Although binge drinking is a problem within many cultures, for Tom Inglis, Associate Professor at the School of Sociology in UCD, it’s how, where, and with whom we drink that matters. “What is different about the Irish is where and how they drink. There is still a strong pub culture, although this has changed quite rapidly since the beginning of the century. It is not that we drink too much. It’s that when we do, we binge drink,” says Professor Inglis.

This binging culture is also fuelled by an individual’s approach to social situations and a rise in a group think culture. According to Dr.

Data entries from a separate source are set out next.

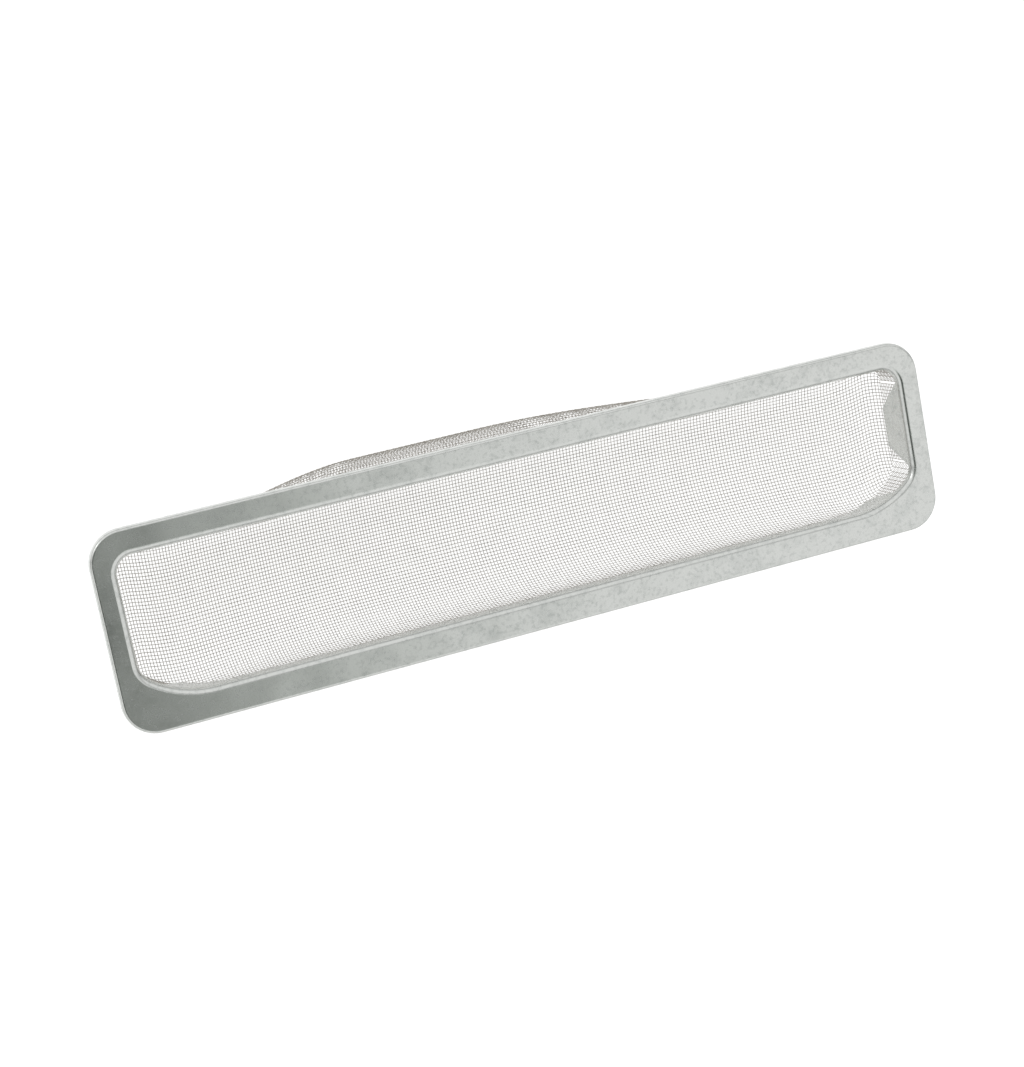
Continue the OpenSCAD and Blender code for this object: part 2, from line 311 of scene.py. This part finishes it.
def crossWireLines():
    # the thread along the keel, walked from the middle to both ends, gives each cross wire its place
    lines = []
    pitch = screen["pitch"]
    for side in (-1, 1):
        x = screen["middle"]
        path = [("floor", x, -floorDepth(x))]
        while abs(x) < wallX - 1e-6:
            near = wallX - abs(x) < screen["endRound"] + 1
            x = x + side * (0.02 if near else 0.1)
            if abs(x) > wallX:
                x = side * wallX
            path.append(("floor", x, -floorDepth(x)))
        top = -screen["roll"]
        steps = 60
        for i in range(1, steps + 1):
            path.append(("wall", side * wallX, -screen["endWall"] + (top + screen["endWall"]) * i / steps))
        for out, height in reversed(borderLine()):
            path.append(("border", side * (screen["windowEnd"] + out), height))
        travelled, number = 0, 0
        for a, b in zip(path, path[1:]):
            step = math.hypot(b[1] - a[1], b[2] - a[2])
            if step == 0:
                continue
            crowd = 1 + screen["crowding"] * smooth((20 - b[1]) / 90)
            share = step * crowd
            while travelled + share >= pitch * (number + 1):
                number += 1
                t = (pitch * number - travelled) / share
                lines.append((side * number, b[0], a[1] + (b[1] - a[1]) * t, a[2] + (b[2] - a[2]) * t))
            travelled += share
    lines.append((0, "floor", screen["middle"], -floorDepth(screen["middle"])))
    return sorted(lines)


def weaveGrid():
    grid = {}
    for number, kind, x, height in crossWireLines():
        points, keel = endWallAt(1 if x > 0 else -1, height) if kind == "wall" else sectionAt(x)
        for direction in (-1, 1):
            for along, point in walkAlong(points, keel, direction, screen["pitch"]).items():
                grid[number, along] = Vector(point)
    return grid


def clothNormal(grid, key):
    k, n = key
    here = grid[key]
    a = grid.get((k + 1, n), here) - grid.get((k - 1, n), here)
    b = grid.get((k, n + 1), here) - grid.get((k, n - 1), here)
    normal = a.cross(b)
    return normal.normalized() if normal.length > 1e-9 else Vector((0, 0, 1))


def wireRuns(grid, lengthwise):
    # each wire as runs of crossings, broken where the cloth's edge cuts it
    runs = {}
    for k, n in grid:
        runs.setdefault(n if lengthwise else k, []).append(k if lengthwise else n)
    for wireNumber, places in sorted(runs.items()):
        places.sort()
        run = [places[0]]
        for p in places[1:]:
            if p == run[-1] + 1:
                run.append(p)
            else:
                yield wireNumber, run
                run = [p]
        yield wireNumber, run


def makeWires(name, grid, normals, lengthwise):
    curve = bpy.data.curves.new(name, "CURVE")
    curve.dimensions = "3D"
    curve.bevel_depth = screen["wireSize"] / 2 * mm
    curve.bevel_resolution = 0
    curve.use_fill_caps = True
    for wireNumber, run in wireRuns(grid, lengthwise):
        if len(run) < 3:
            continue
        spline = curve.splines.new("POLY")
        spline.points.add(len(run) - 1)
        flat = []
        for p in run:
            key = (p, wireNumber) if lengthwise else (wireNumber, p)
            over = 1 if (p + wireNumber) % 2 == 0 else -1
            rise = normals[key] * screen["crown"] * (over if lengthwise else -over)
            point = (grid[key] + rise + Vector((0, 0, flangeTop))) * mm
            flat += [*point, 1]
        spline.points.foreach_set("co", flat)
    piece = bpy.data.objects.new(name, curve)
    bpy.context.scene.collection.objects.link(piece)
    bpy.ops.object.select_all(action="DESELECT")
    piece.select_set(True)
    bpy.context.view_layer.objects.active = piece
    bpy.ops.object.convert(target="MESH")
    bpy.ops.object.shade_smooth()
    piece.select_set(False)
    return piece


grid = weaveGrid()
normals = {key: clothNormal(grid, key) for key in grid}
print("weave laid out:", len(grid), "crossings")
wireFinish = wireMaterial("zincCoatedWire", wire)
for name, lengthwise in (("screenLongWires", True), ("screenCrossWires", False)):
    wires = makeWires(name, grid, normals, lengthwise)
    wires.data.materials.clear()
    wires.data.materials.append(wireFinish)
    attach(wires, "root")
    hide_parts("mesh_screen")
    print(name, len(wires.data.polygons), "faces")

# ---- the two pressed frames

frontFinish = galvanisedMaterial("galvanisedFront", galvanised)
backFinish = galvanisedMaterial("galvanisedBack", galvanised)
for node, finish in (("front_frame", frontFinish), ("back_frame", backFinish)):
    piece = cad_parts[node]
    piece.data.materials.clear()
    piece.data.materials.append(finish)
print("frames finished")

# ---- studio

studio = {
    "floorSize": 12,
    "floorGlow": 0.78,                 # what the camera and the metal see of the white paper, lit or not
    "floorColour": "#b4b4b4",
    "dome": 1.0,
    "capPlace": (-0.12, -0.2, 0),      # the unlit ceiling over the camera, as a direction from straight up
    "capInner": 0.21,
    "capOuter": 0.4,
    "capDark": 0.04,
    "capColour": "#edffed",
    "gapPlace": 0.1,                   # the gap between the two lamps overhead runs along the object
    "gapHalf": 0.08,
    "gapDark": 0.5,
    "lampPlace": (-1.1, 0.9, 1.3),
    "lampSize": 0.3,
    "lampPower": 1.6,
    "horizonDark": 0.55,               # the room behind the lamps, seen in the frame's outer bend
}

bpy.ops.mesh.primitive_plane_add(size=studio["floorSize"], location=(0, 0, 0))
floor = bpy.context.object
floor.name = "floor"
m = newMaterial("paperSweep")
path = addNode(m, "LightPath")
direct = addNode(m, "Math", {"operation": "MAXIMUM"},
                 {0: path.outputs["Is Camera Ray"], 1: path.outputs["Is Glossy Ray"]})
seen = addNode(m, "Math", {"operation": "MAXIMUM"},
               {0: direct.outputs[0], 1: path.outputs["Is Transmission Ray"]})
strength = addNode(m, "Math", {"operation": "MULTIPLY", 1: studio["floorGlow"]}, {0: seen.outputs[0]})
glow = addNode(m, "Emission", {"Color": (1, 1, 1, 1)}, {"Strength": strength.outputs[0]})
paper = addNode(m, "BsdfDiffuse", {"Color": paint(studio["floorColour"])})
both = addNode(m, "AddShader", None, {0: glow.outputs[0], 1: paper.outputs[0]})
addNode(m, "OutputMaterial", None, {"Surface": both.outputs[0]})
floor.data.materials.append(m)

world = bpy.data.worlds.new("lightTent")
bpy.context.scene.world = world
world.use_nodes = True
world.node_tree.nodes.clear()
where = addNode(world, "TexCoord")
up = addNode(world, "SeparateXYZ", None, {0: where.outputs["Generated"]})
level = addNode(world, "CombineXYZ", None, {"X": up.outputs["X"], "Y": up.outputs["Y"]})
away = addNode(world, "VectorMath", {"operation": "DISTANCE", 1: studio["capPlace"]}, {0: level.outputs[0]})
cap = addNode(world, "MapRange", {
    "interpolation_type": "SMOOTHSTEP", "From Min": studio["capInner"], "From Max": studio["capOuter"],
    "To Min": studio["capDark"], "To Max": studio["dome"]}, {"Value": away.outputs["Value"]})
offGap = addNode(world, "Math", {"operation": "SUBTRACT", 1: studio["gapPlace"]}, {0: up.outputs["Y"]})
across = addNode(world, "Math", {"operation": "ABSOLUTE"}, {0: offGap.outputs[0]})
gap = addNode(world, "MapRange", {
    "interpolation_type": "SMOOTHSTEP", "From Min": studio["gapHalf"] / 2, "From Max": studio["gapHalf"] * 2,
    "To Min": studio["gapDark"], "To Max": 1}, {"Value": across.outputs[0]})
tent = addNode(world, "Math", {"operation": "MULTIPLY"}, {0: cap.outputs["Result"], 1: gap.outputs["Result"]})
room = addNode(world, "MapRange", {"interpolation_type": "SMOOTHSTEP", "From Min": 0.1, "From Max": 0.5,
                                   "To Min": studio["horizonDark"], "To Max": 1}, {"Value": up.outputs["Z"]})
lit = addNode(world, "Math", {"operation": "MULTIPLY"}, {0: tent.outputs[0], 1: room.outputs["Result"]})
tint = addNode(world, "Mix", {"data_type": "RGBA", 6: paint(studio["capColour"]), 7: (1, 1, 1, 1)},
               {"Factor": cap.outputs["Result"]})
rays = addNode(world, "LightPath")
shown = addNode(world, "Mix", {"data_type": "FLOAT", 3: 1}, {"Factor": rays.outputs["Is Camera Ray"],
                                                            2: lit.outputs[0]})
sky = addNode(world, "Background", None, {"Color": tint.outputs[2], "Strength": shown.outputs[0]})
addNode(world, "OutputWorld", None, {"Surface": sky.outputs[0]})

lampData = bpy.data.lights.new("softbox", "AREA")
lampData.size = studio["lampSize"]
lampData.energy = studio["lampPower"]
lamp = bpy.data.objects.new("softbox", lampData)
bpy.context.scene.collection.objects.link(lamp)
lamp.location = studio["lampPlace"]
lamp.rotation_euler = (-Vector(studio["lampPlace"])).to_track_quat("-Z", "Y").to_euler()

# ---- camera

view = {
    "place": (-0.2931, 0.1820, 0.9051 + flangeTop * mm),
    "right": (0.92713, -0.18796, 0.32419),
    "down": (-0.23708, -0.96418, 0.11898),
    "focal": 74.2,
}
cameraData = bpy.data.cameras.new("camera")
cameraData.lens = view["focal"]
camera = bpy.data.objects.new("camera", cameraData)
bpy.context.scene.collection.objects.link(camera)
right = Vector(view["right"]).normalized()
down = Vector(view["down"])
down = (down - right * down.dot(right)).normalized()
forward = right.cross(down)
turn = Matrix((right, -down, -forward)).transposed().to_4x4()
camera.matrix_world = Matrix.Translation(view["place"]) @ turn
cameraData.clip_start = 0.05
bpy.context.scene.camera = camera
bpy.context.scene.view_settings.view_transform = "Standard"
print("studio and camera set")
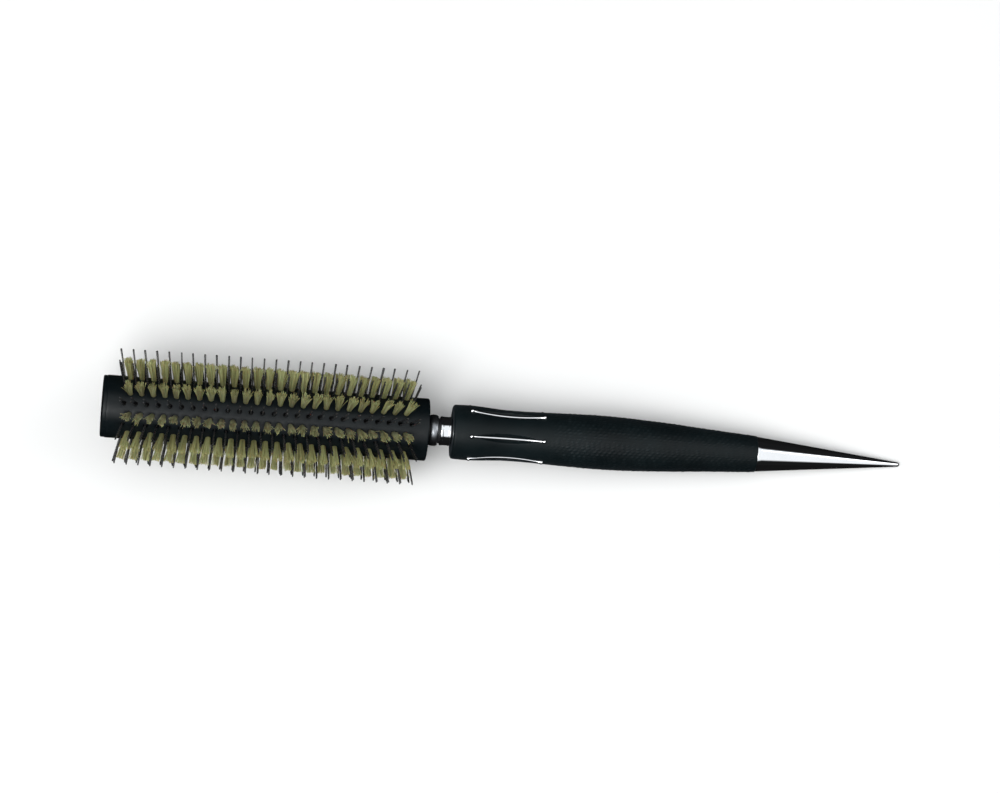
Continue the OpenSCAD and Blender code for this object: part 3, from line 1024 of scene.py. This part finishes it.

Stanton Peele, a leading academic in addiction studies and author of Personality and Alcoholism: Establishing the Link, some people drink in order to “modify” how they act. In certain instances, Dr. Peele argues, it makes an individual feel “powerful” or “socially at ease” around their friends or on nights out. If, as Dr. Peele argues, groups “regularly” rely on drinking as an entertainment” or “encourages” what he calls “anti-social acting out” individuals can become more susceptible to drinking in excess.

According to Dr. Peele, this group think process, can lead to damaging alcoholic dependency in the long run. In certain social situations Irish people may feel compelled to drink. “When it is asserted that functioning requires alcohol, they may be said to depend on drinking,” says Dr. Peele.

A large part of Ireland’s dependency on drink stems from the fact that as a culture we just naturally avoid talking about issues, such as drinking, in any great detail. For O’Connell, it’s time we started to talk about our dependency on drink. “There’s a huge irresponsibly in Ireland by parents who don’t have conversations about drinking and are upfront about drink. I think they are the conversations we need to start having in homes around Ireland,” he says.